(WRITTEN PROBLEM) Your task is to print the material below exactly as presented.

_ _ _

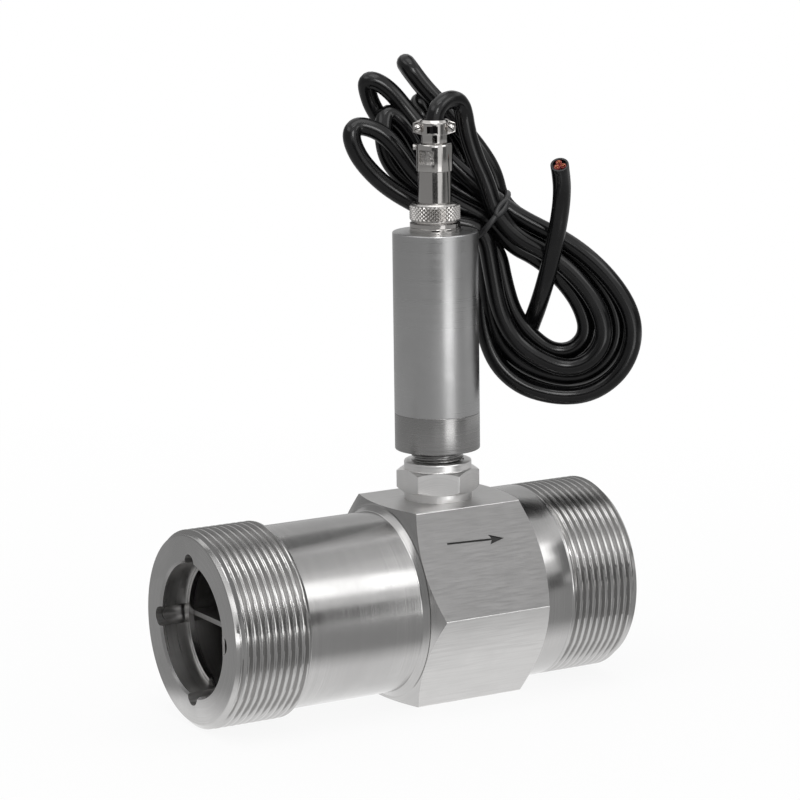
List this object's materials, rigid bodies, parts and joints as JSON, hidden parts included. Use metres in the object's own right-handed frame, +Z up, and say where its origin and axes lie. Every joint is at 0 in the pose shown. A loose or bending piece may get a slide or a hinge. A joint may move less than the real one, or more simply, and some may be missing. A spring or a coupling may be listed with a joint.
{
  "type": "turbine flow meter",
  "caption": "Threaded turbine flow meter: hexagon steel body with a helical rotor inside, a magnetic pickup, a cylindrical amplifier housing and a plugged signal cable tied in a hank.",
  "frame": {"origin": "on the flat of the hexagon that the meter stands on, below the middle of the body", "axes": "+X along the flow, from inlet to outlet; +Z up the pickup and its housing; +Y to the left of the flow"},
  "size_m": [0.1578, 0.0769, 0.1936],
  "materials": {
    "turned_steel": "turned, bright",
    "insert_steel": "machined, dull",
    "rotor_steel": "machined",
    "hard_metal": "ground",
    "core_iron": "bare",
    "winding_copper": "bright wire",
    "moulded_black": "moulded",
    "seal_rubber": "smooth",
    "base_steel": "turned",
    "satin_aluminium": "satin, fine-turned",
    "board": "lacquered",
    "component": "moulded",
    "nickel": "nickel plated",
    "contact_brass": "plated",
    "cable_jacket": "smooth, glossy"
  },
  "bodies": {
    "meter": {"meter_body": "turned_steel", "inlet_straightener": "insert_steel", "outlet_straightener": "insert_steel", "inlet_retaining_ring": "insert_steel", "outlet_retaining_ring": "insert_steel", "inlet_bearing": "hard_metal", "outlet_bearing": "hard_metal", "inlet_thrust_disc": "hard_metal", "outlet_thrust_disc": "hard_metal", "boss_ring": "turned_steel", "lock_nut": "turned_steel", "pickup_stem": "turned_steel", "coil_bobbin": "moulded_black", "pickup_coil": "winding_copper", "pole_piece": "core_iron", "pickup_magnet": "core_iron", "stem_potting": "moulded_black", "housing_base": "base_steel", "housing_seal": "seal_rubber", "housing_tube": "satin_aluminium", "amplifier_board": "board", "board_components": "component", "socket_shell": "nickel", "socket_ring_nut": "nickel", "socket_nut": "nickel", "socket_insert": "moulded_black", "socket_pins": "contact_brass"},
    "turbine": {"rotor": "rotor_steel", "rotor_shaft": "hard_metal"},
    "plug": {"plug_barrel": "nickel", "plug_insert": "moulded_black", "plug_contacts": "contact_brass", "plug_sleeve": "nickel", "sleeve_screw": "nickel", "clamp_body": "nickel", "clamp_saddle": "nickel", "clamp_screws": "nickel", "cable_lead": "cable_jacket", "cable_tail": "cable_jacket", "cable_hank": "cable_jacket", "cable_tie": "cable_jacket", "cable_cores": "winding_copper"},
    "plug_ring": {"coupling_ring": "nickel"}
  },
  "joints": [
    {"name": "rotor_spin", "type": "hinge", "parent": "meter", "child": "turbine", "pos_m": [0.0158, 0, 0.03], "axis": [1, 0, 0], "continuous": true},
    {"name": "plug_lift", "type": "slide", "parent": "meter", "child": "plug", "axis": [0, 0, 1], "range_m": [0, 0.004]},
    {"name": "ring_turn", "type": "hinge", "parent": "plug", "child": "plug_ring", "pos_m": [0.0158, 0, 0.145], "axis": [0, 0, 1], "range_deg": [0, 1440]}
  ],
  "couplings": [
    {"joint": "ring_turn", "follows": "plug_lift", "rad_per_m": 6283.2}
  ]
}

_ _ _

(EXPECTED ANSWER)
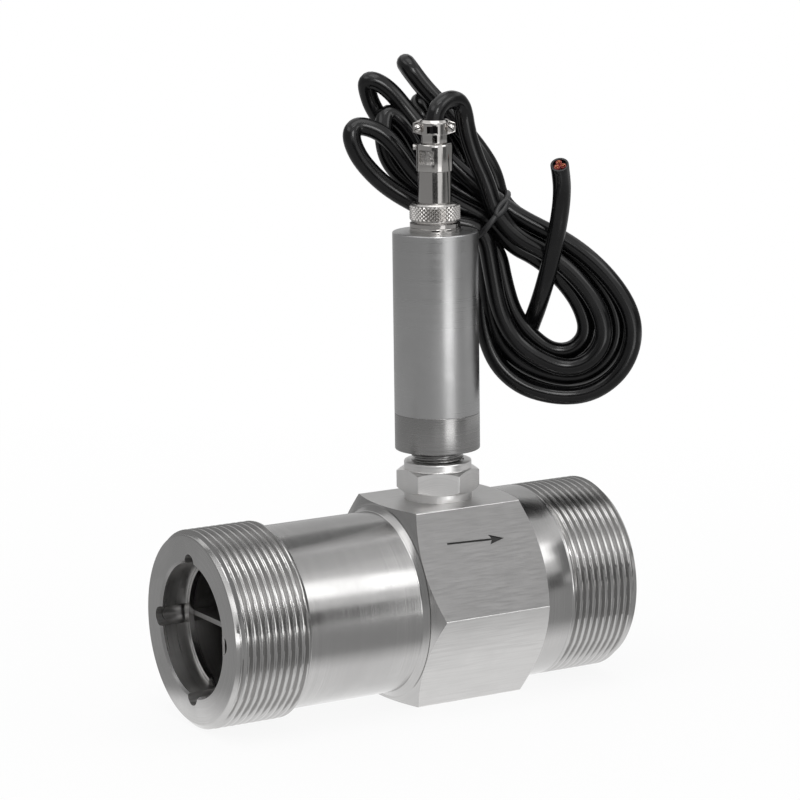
List this object's materials, rigid bodies, parts and joints as JSON, hidden parts included. Use metres in the object's own right-handed frame, +Z up, and say where its origin and axes lie. Every joint is at 0 in the pose shown. A loose or bending piece may get a slide or a hinge. A joint may move less than the real one, or more simply, and some may be missing. A spring or a coupling may be listed with a joint.
{
  "type": "turbine flow meter",
  "caption": "Threaded turbine flow meter: hexagon steel body with a helical rotor inside, a magnetic pickup, a cylindrical amplifier housing and a plugged signal cable tied in a hank.",
  "frame": {"origin": "on the flat of the hexagon that the meter stands on, below the middle of the body", "axes": "+X along the flow, from inlet to outlet; +Z up the pickup and its housing; +Y to the left of the flow"},
  "size_m": [0.1578, 0.0769, 0.1936],
  "materials": {
    "turned_steel": "turned, bright",
    "insert_steel": "machined, dull",
    "rotor_steel": "machined",
    "hard_metal": "ground",
    "core_iron": "bare",
    "winding_copper": "bright wire",
    "moulded_black": "moulded",
    "seal_rubber": "smooth",
    "base_steel": "turned",
    "satin_aluminium": "satin, fine-turned",
    "board": "lacquered",
    "component": "moulded",
    "nickel": "nickel plated",
    "contact_brass": "plated",
    "cable_jacket": "smooth, glossy"
  },
  "bodies": {
    "meter": {"meter_body": "turned_steel", "inlet_straightener": "insert_steel", "outlet_straightener": "insert_steel", "inlet_retaining_ring": "insert_steel", "outlet_retaining_ring": "insert_steel", "inlet_bearing": "hard_metal", "outlet_bearing": "hard_metal", "inlet_thrust_disc": "hard_metal", "outlet_thrust_disc": "hard_metal", "boss_ring": "turned_steel", "lock_nut": "turned_steel", "pickup_stem": "turned_steel", "coil_bobbin": "moulded_black", "pickup_coil": "winding_copper", "pole_piece": "core_iron", "pickup_magnet": "core_iron", "stem_potting": "moulded_black", "housing_base": "base_steel", "housing_seal": "seal_rubber", "housing_tube": "satin_aluminium", "amplifier_board": "board", "board_components": "component", "socket_shell": "nickel", "socket_ring_nut": "nickel", "socket_nut": "nickel", "socket_insert": "moulded_black", "socket_pins": "contact_brass"},
    "turbine": {"rotor": "rotor_steel", "rotor_shaft": "hard_metal"},
    "plug": {"plug_barrel": "nickel", "plug_insert": "moulded_black", "plug_contacts": "contact_brass", "plug_sleeve": "nickel", "sleeve_screw": "nickel", "clamp_body": "nickel", "clamp_saddle": "nickel", "clamp_screws": "nickel", "cable_lead": "cable_jacket", "cable_tail": "cable_jacket", "cable_hank": "cable_jacket", "cable_tie": "cable_jacket", "cable_cores": "winding_copper"},
    "plug_ring": {"coupling_ring": "nickel"}
  },
  "joints": [
    {"name": "rotor_spin", "type": "hinge", "parent": "meter", "child": "turbine", "pos_m": [0.0158, 0, 0.03], "axis": [1, 0, 0], "continuous": true},
    {"name": "plug_lift", "type": "slide", "parent": "meter", "child": "plug", "axis": [0, 0, 1], "range_m": [0, 0.004]},
    {"name": "ring_turn", "type": "hinge", "parent": "plug", "child": "plug_ring", "pos_m": [0.0158, 0, 0.145], "axis": [0, 0, 1], "range_deg": [0, 1440]}
  ],
  "couplings": [
    {"joint": "ring_turn", "follows": "plug_lift", "rad_per_m": 6283.2}
  ]
}